There is a suggestion by some scholars, which should be fully explored by Northern leaders, that, as a first step, the North should establish a Northern Economic Fund (NEF), which should address critical areas of concern and develop measures and policies to develop Northern economy and enhance its competitiveness. The NEF should, according to the suggestion, be subscribed to by willing state governments, financial institutions, donor and development agencies, and local and foreign private capital. It should initiate and embark on programmes in the critical areas of, agriculture, manufacturing, education and skills acquisition, trade and finance, transport and communications, entrepreneurship, and infrastructure.
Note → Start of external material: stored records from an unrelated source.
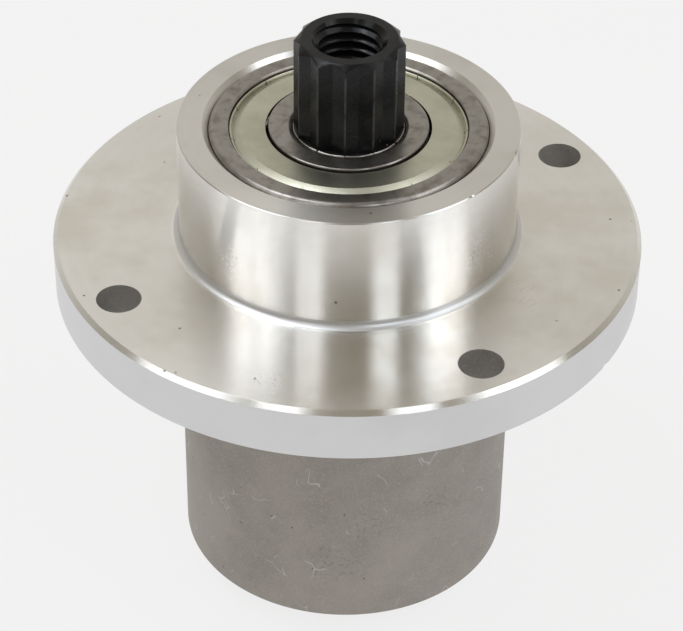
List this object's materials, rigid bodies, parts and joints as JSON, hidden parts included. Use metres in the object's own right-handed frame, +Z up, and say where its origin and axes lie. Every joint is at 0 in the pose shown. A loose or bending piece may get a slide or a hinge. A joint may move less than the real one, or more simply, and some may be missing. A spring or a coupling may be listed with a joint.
{
  "type": "mower deck spindle",
  "caption": "Flanged aluminium bearing housing for a mower deck, with a twelve-point blade shaft on two shielded ball bearings.",
  "frame": {"origin": "centre of the bolt circle on the flange's underside", "axes": "+Z up the spindle axis, from the blade seat towards the twelve-point drive; +X to the right and +Y away from the camera in the picture"},
  "size_m": [0.1324, 0.1324, 0.1423],
  "materials": {
    "housing": "turned above the flange, dull as cast below it",
    "shaft": "black oxide steel, satin",
    "ring_steel": "ground and slightly stained",
    "shield": "zinc-plated sheet, satin",
    "cage": "pressed sheet",
    "ball": "polished",
    "spacer": "turned tube"
  },
  "bodies": {
    "housing": {"housing": "housing", "upper_outer_ring": "ring_steel", "lower_outer_ring": "ring_steel", "upper_shield_top": "shield", "upper_shield_bottom": "shield", "lower_shield_top": "shield", "lower_shield_bottom": "shield"},
    "spindle": {"shaft": "shaft", "spacer_sleeve": "spacer", "upper_inner_ring": "ring_steel", "lower_inner_ring": "ring_steel"},
    "upper_cage": {"upper_balls": "ball", "upper_cage_top": "cage", "upper_cage_bottom": "cage", "upper_cage_rivets": "cage"},
    "lower_cage": {"lower_balls": "ball", "lower_cage_top": "cage", "lower_cage_bottom": "cage", "lower_cage_rivets": "cage"}
  },
  "joints": [
    {"name": "spindle_spin", "type": "hinge", "parent": "housing", "child": "spindle", "pos_m": [0, 0, 0], "axis": [0, 0, 1], "continuous": true},
    {"name": "upper_cage_spin", "type": "hinge", "parent": "housing", "child": "upper_cage", "pos_m": [0, 0, 0.0313], "axis": [0, 0, 1], "continuous": true},
    {"name": "lower_cage_spin", "type": "hinge", "parent": "housing", "child": "lower_cage", "pos_m": [0, 0, -0.0639], "axis": [0, 0, 1], "continuous": true}
  ],
  "couplings": [
    {"joint": "upper_cage_spin", "follows": "spindle_spin", "ratio": 0.3684},
    {"joint": "lower_cage_spin", "follows": "spindle_spin", "ratio": 0.3684}
  ]
}
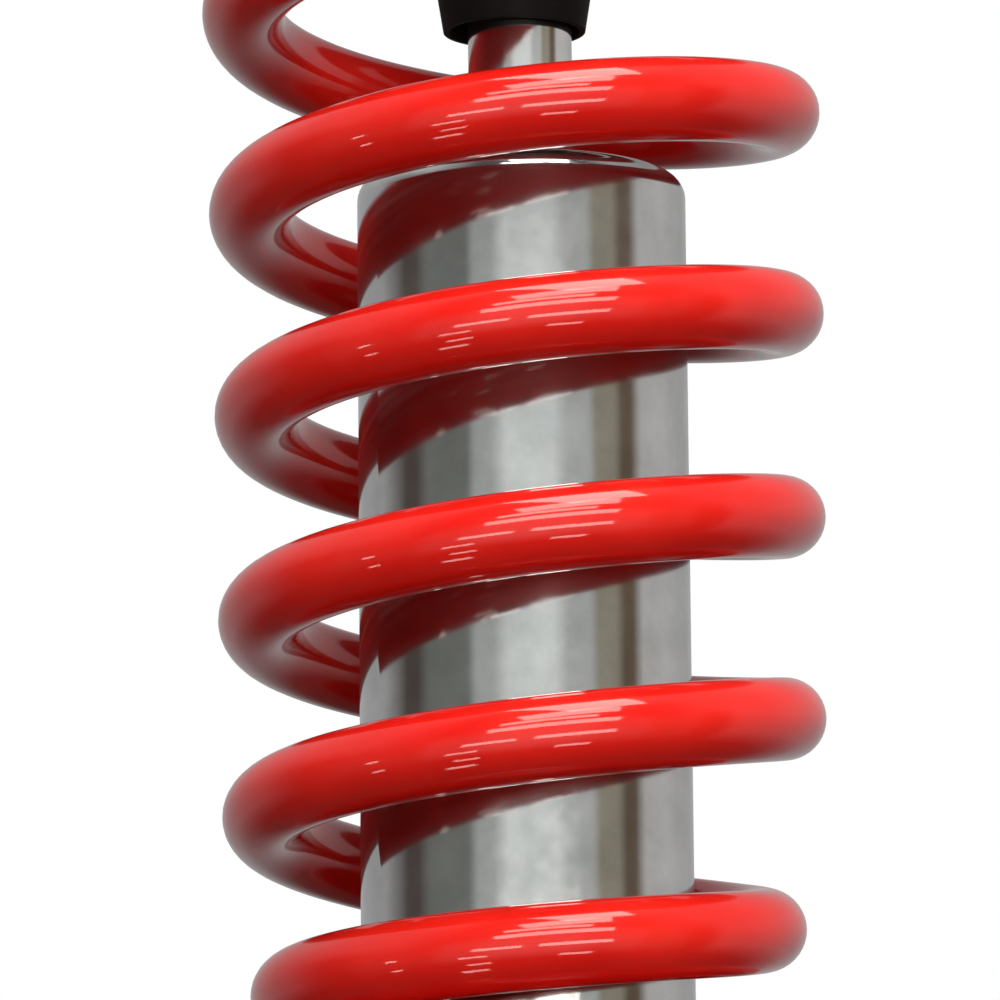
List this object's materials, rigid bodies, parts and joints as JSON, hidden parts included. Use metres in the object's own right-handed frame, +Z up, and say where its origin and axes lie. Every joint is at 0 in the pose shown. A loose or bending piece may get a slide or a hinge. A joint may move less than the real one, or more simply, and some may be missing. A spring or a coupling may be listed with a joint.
{
  "type": "coilover",
  "caption": "Coilover suspension strut: twin-tube damper with threaded spring seat inside a tapered red coil spring, bump stop on the chromed rod, spherical bearing eyes at both ends.",
  "frame": {"origin": "centre of the lower bolt bore, on the axis of the piston rod", "axes": "+Z up along the piston rod to the upper eye, +Y along both bolt bores, +X across"},
  "size_m": [0.102, 0.102, 0.476],
  "materials": {
    "plated_steel": "polished and zinc plated, with soft vertical reflections",
    "machined_steel": "machined and plated, satin",
    "drawn_steel": "drawn tube, satin",
    "bearing_steel": "ground and honed",
    "spring_steel": "phosphated spring steel strip",
    "hard_chrome": "hard chromed and ground",
    "sintered_iron": "sintered, matte",
    "bronze": "bronze bush",
    "anodised_aluminium": "machined and clear anodised",
    "red_powder_coat": "glossy red powder coat",
    "black_rubber": "moulded rubber",
    "black_foam": "microcellular polyurethane, matte",
    "nylon": "natural nylon",
    "ptfe": "filled PTFE band"
  },
  "bodies": {
    "damper_body": {"body_tube": "plated_steel", "base_eye": "machined_steel", "base_o_ring": "black_rubber", "lower_bearing_race": "bearing_steel", "lower_retaining_rings": "spring_steel", "pressure_tube": "drawn_steel", "foot_valve_body": "sintered_iron", "foot_valve_disc": "spring_steel", "foot_valve_bolt": "machined_steel", "rod_guide": "sintered_iron", "guide_bush": "bronze", "rod_seal": "black_rubber", "dust_wiper": "black_rubber"},
    "lower_ball": {"lower_ball": "hard_chrome"},
    "lower_spacers": {"lower_spacers": "plated_steel"},
    "spring_seat": {"lower_spring_seat": "anodised_aluminium", "thrust_washer": "nylon", "spring": "red_powder_coat"},
    "adjuster_nut": {"adjuster_nut": "anodised_aluminium"},
    "lock_nut": {"lock_nut": "anodised_aluminium"},
    "upper_seat": {"upper_spring_seat": "anodised_aluminium", "bump_stop": "black_foam", "bump_stop_cup": "machined_steel"},
    "rod": {"piston_rod": "hard_chrome", "rebound_stop_ring": "machined_steel", "rebound_bumper": "black_rubber", "compression_shims": "spring_steel", "piston": "sintered_iron", "piston_band": "ptfe", "rebound_shims": "spring_steel", "piston_nut": "machined_steel", "jam_nut": "machined_steel", "rod_eye": "machined_steel", "upper_bearing_race": "bearing_steel", "upper_retaining_rings": "spring_steel"},
    "upper_ball": {"upper_ball": "hard_chrome"},
    "upper_spacers": {"upper_spacers": "plated_steel"}
  },
  "joints": [
    {"name": "height_adjust", "type": "slide", "parent": "damper_body", "child": "spring_seat", "axis": [0, 0, 1], "range_m": [-0.01, 0.01]},
    {"name": "adjuster_turn", "type": "hinge", "parent": "spring_seat", "child": "adjuster_nut", "pos_m": [0, 0, 0.104], "axis": [0, 0, 1], "range_deg": [-1810, 1810]},
    {"name": "lock_turn", "type": "hinge", "parent": "spring_seat", "child": "lock_nut", "pos_m": [0, 0, 0.0925], "axis": [0, 0, 1], "range_deg": [-1810, 1810]},
    {"name": "stroke", "type": "slide", "parent": "spring_seat", "child": "upper_seat", "axis": [0, 0, 1], "range_m": [-0.05, 0], "stiffness_N_per_m": 68500, "springref_m": 0.001, "deforming": ["spring", "bump_stop"]},
    {"name": "rod_turn", "type": "hinge", "parent": "upper_seat", "child": "rod", "pos_m": [0, 0, 0.38], "axis": [0, 0, 1], "continuous": true},
    {"name": "upper_tilt", "type": "hinge", "parent": "rod", "child": "upper_ball", "pos_m": [0, 0, 0.428], "axis": [1, 0, 0], "range_deg": [-12, 12]},
    {"name": "upper_swing", "type": "hinge", "parent": "upper_ball", "child": "upper_spacers", "pos_m": [0, 0, 0.428], "axis": [0, 1, 0], "continuous": true},
    {"name": "lower_tilt", "type": "hinge", "parent": "damper_body", "child": "lower_ball", "pos_m": [0, 0, 0], "axis": [1, 0, 0], "range_deg": [-12, 12]},
    {"name": "lower_swing", "type": "hinge", "parent": "lower_ball", "child": "lower_spacers", "pos_m": [0, 0, 0], "axis": [0, 1, 0], "continuous": true}
  ],
  "couplings": [
    {"joint": "adjuster_turn", "follows": "height_adjust", "rad_per_m": 3141.6},
    {"joint": "lock_turn", "follows": "height_adjust", "rad_per_m": 3141.6}
  ]
}
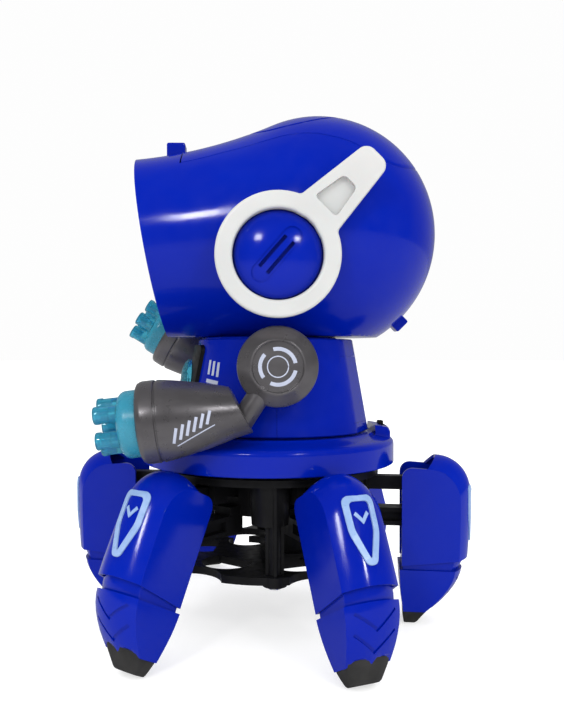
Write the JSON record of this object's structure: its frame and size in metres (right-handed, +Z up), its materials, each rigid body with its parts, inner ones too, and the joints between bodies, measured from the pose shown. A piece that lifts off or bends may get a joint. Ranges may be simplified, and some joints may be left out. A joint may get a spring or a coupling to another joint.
{
  "type": "walking toy robot",
  "caption": "Walking toy robot with a hooded head, turning body, arms with barrel guns, and claw legs that swing in two groups from a central cam.",
  "frame": {"origin": "on the ground, at the middle of the legs' footprint, under the waist axis", "axes": "+Z up along the waist axis; the face looks along -Y; +X is the robot's left side, the side seen in the reference view"},
  "size_m": [0.1822, 0.1804, 0.2274],
  "materials": {
    "blue_shell": "glossy",
    "black_frame": "satin",
    "grey_arm": "satin metallic look",
    "clear_cyan": "translucent",
    "white_trim": "satin",
    "gear_white": "satin",
    "steel": "bright",
    "rubber_foot": "matte",
    "dark_visor": "mirror gloss",
    "cell_wrap": "glossy",
    "board_green": "satin"
  },
  "bodies": {
    "base": {"chassis_frame": "black_frame", "base_plate": "black_frame", "leg_pins": "steel", "base_screws": "steel", "drive_motor": "steel", "skirt": "blue_shell", "waist_post": "black_frame"},
    "crank": {"crank_gear": "gear_white", "cam_plate": "gear_white"},
    "reduction": {"reduction_gear": "gear_white"},
    "pinion": {"motor_pinion": "gear_white"},
    "switch": {"power_switch": "black_frame"},
    "torso": {"torso_front": "blue_shell", "torso_rear": "blue_shell", "battery_door": "blue_shell", "battery_cells": "cell_wrap", "battery_contacts": "steel", "chest_bezel": "black_frame", "chest_lens": "clear_cyan", "speaker": "black_frame", "circuit_board": "board_green"},
    "arm_left": {"shoulder_left": "grey_arm", "forearm_left": "grey_arm", "gun_left": "clear_cyan"},
    "arm_right": {"shoulder_right": "grey_arm", "forearm_right": "grey_arm", "gun_right": "clear_cyan"},
    "head": {"head_left": "blue_shell", "head_right": "blue_shell", "head_top": "blue_shell", "visor_bezel": "black_frame", "visor": "dark_visor", "eye_lights": "clear_cyan", "ear_caps": "blue_shell", "headset_left": "white_trim", "headset_right": "white_trim"},
    "leg_1": {"leg_shell_1": "blue_shell", "claw_1": "blue_shell", "foot_1": "rubber_foot"},
    "rod_1": {"push_rod_1": "black_frame"},
    "leg_2": {"leg_shell_2": "blue_shell", "claw_2": "blue_shell", "foot_2": "rubber_foot"},
    "rod_2": {"push_rod_2": "black_frame"},
    "leg_3": {"leg_shell_3": "blue_shell", "claw_3": "blue_shell", "foot_3": "rubber_foot"},
    "rod_3": {"push_rod_3": "black_frame"},
    "leg_4": {"leg_shell_4": "blue_shell", "claw_4": "blue_shell", "foot_4": "rubber_foot"},
    "rod_4": {"push_rod_4": "black_frame"},
    "leg_5": {"leg_shell_5": "blue_shell", "claw_5": "blue_shell", "foot_5": "rubber_foot"},
    "rod_5": {"push_rod_5": "black_frame"},
    "leg_6": {"leg_shell_6": "blue_shell", "claw_6": "blue_shell", "foot_6": "rubber_foot"},
    "rod_6": {"push_rod_6": "black_frame"}
  },
  "joints": [
    {"name": "leg_swing_2", "type": "hinge", "parent": "base", "child": "leg_2", "pos_m": [0.05752, -0.04494, 0.047], "axis": [-0.6157, -0.788, 0], "range_deg": [-28, 0]},
    {"name": "leg_swing_1", "type": "hinge", "parent": "base", "child": "leg_1", "pos_m": [-0.01016, -0.07229, 0.047], "axis": [-0.9903, 0.1392, 0], "range_deg": [0, 28]},
    {"name": "leg_swing_3", "type": "hinge", "parent": "base", "child": "leg_3", "pos_m": [0.06768, 0.02735, 0.047], "axis": [0.3746, -0.9272, 0], "range_deg": [-28, 0]},
    {"name": "leg_swing_4", "type": "hinge", "parent": "base", "child": "leg_4", "pos_m": [0.01016, 0.07229, 0.047], "axis": [0.9903, -0.1392, 0], "range_deg": [0, 28]},
    {"name": "leg_swing_5", "type": "hinge", "parent": "base", "child": "leg_5", "pos_m": [-0.05752, 0.04494, 0.047], "axis": [0.6157, 0.788, 0], "range_deg": [-28, 0]},
    {"name": "leg_swing_6", "type": "hinge", "parent": "base", "child": "leg_6", "pos_m": [-0.06768, -0.02735, 0.047], "axis": [-0.3746, 0.9272, 0], "range_deg": [-28, 0]},
    {"name": "rod_slide_2", "type": "slide", "parent": "base", "child": "rod_2", "axis": [0.788, -0.6157, 0], "range_m": [0, 0.0073]},
    {"name": "rod_slide_1", "type": "slide", "parent": "base", "child": "rod_1", "axis": [-0.1392, -0.9903, 0], "range_m": [-0.0073, 0]},
    {"name": "rod_slide_3", "type": "slide", "parent": "base", "child": "rod_3", "axis": [0.9272, 0.3746, 0], "range_m": [0, 0.0073]},
    {"name": "rod_slide_4", "type": "slide", "parent": "base", "child": "rod_4", "axis": [0.1392, 0.9903, 0], "range_m": [-0.0073, 0]},
    {"name": "rod_slide_5", "type": "slide", "parent": "base", "child": "rod_5", "axis": [-0.788, 0.6157, 0], "range_m": [0, 0.0073]},
    {"name": "rod_slide_6", "type": "slide", "parent": "base", "child": "rod_6", "axis": [-0.9272, -0.3746, 0], "range_m": [0, 0.0073]},
    {"name": "crank_spin", "type": "hinge", "parent": "base", "child": "crank", "pos_m": [0, 0, 0.055], "axis": [0, 0, 1], "continuous": true},
    {"name": "reduction_spin", "type": "hinge", "parent": "base", "child": "reduction", "pos_m": [0.00209, 0.01485, 0.055], "axis": [0, 0, 1], "continuous": true},
    {"name": "pinion_spin", "type": "hinge", "parent": "base", "child": "pinion", "pos_m": [0.01268, 0.00922, 0.053], "axis": [0, 0, 1], "continuous": true},
    {"name": "switch_slide", "type": "slide", "parent": "base", "child": "switch", "axis": [1, 0, 0], "range_m": [0, 0.006]},
    {"name": "waist_turn", "type": "hinge", "parent": "base", "child": "torso", "pos_m": [0, 0, 0.0855], "axis": [0, 0, 1], "range_deg": [-40, 40]},
    {"name": "head_turn", "type": "hinge", "parent": "torso", "child": "head", "pos_m": [0, 0, 0.1276], "axis": [0, 0, 1], "range_deg": [-15, 15]},
    {"name": "shoulder_left_lift", "type": "hinge", "parent": "torso", "child": "arm_left", "pos_m": [0.0505, 0.0025, 0.115], "axis": [-1, 0, 0], "range_deg": [0, 42]},
    {"name": "shoulder_right_lift", "type": "hinge", "parent": "torso", "child": "arm_right", "pos_m": [-0.0505, 0.0025, 0.115], "axis": [-1, 0, 0], "range_deg": [-38, 4]}
  ],
  "couplings": [
    {"joint": "leg_swing_1", "follows": "leg_swing_2", "ratio": -1},
    {"joint": "leg_swing_3", "follows": "leg_swing_2", "ratio": 1},
    {"joint": "leg_swing_4", "follows": "leg_swing_2", "ratio": -1},
    {"joint": "leg_swing_5", "follows": "leg_swing_2", "ratio": 1},
    {"joint": "leg_swing_6", "follows": "leg_swing_2", "ratio": 1},
    {"joint": "rod_slide_2", "follows": "leg_swing_2", "m_per_rad": -0.01473},
    {"joint": "rod_slide_1", "follows": "leg_swing_2", "m_per_rad": 0.01473},
    {"joint": "rod_slide_3", "follows": "leg_swing_2", "m_per_rad": -0.01473},
    {"joint": "rod_slide_4", "follows": "leg_swing_2", "m_per_rad": 0.01473},
    {"joint": "rod_slide_5", "follows": "leg_swing_2", "m_per_rad": -0.01473},
    {"joint": "rod_slide_6", "follows": "leg_swing_2", "m_per_rad": -0.01473},
    {"joint": "reduction_spin", "follows": "crank_spin", "ratio": -4},
    {"joint": "pinion_spin", "follows": "crank_spin", "ratio": 12}
  ]
}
Success in such a venture is sure to enhance understanding, promote co-operation, remove the incubus of fear and suspicions between the states and peoples in the region and thus, with time, create the climate for forging unity at the political level.
Obviously, nostalgia and fears and anxieties have made many of us in the region to keep harking and looking back to a golden age that never really existed. And, as a result, our sense of what is possible and what is not has been warped. But what should by now be obvious to all is that incrementalism is the way to go in the effort to build understanding and unity in the North.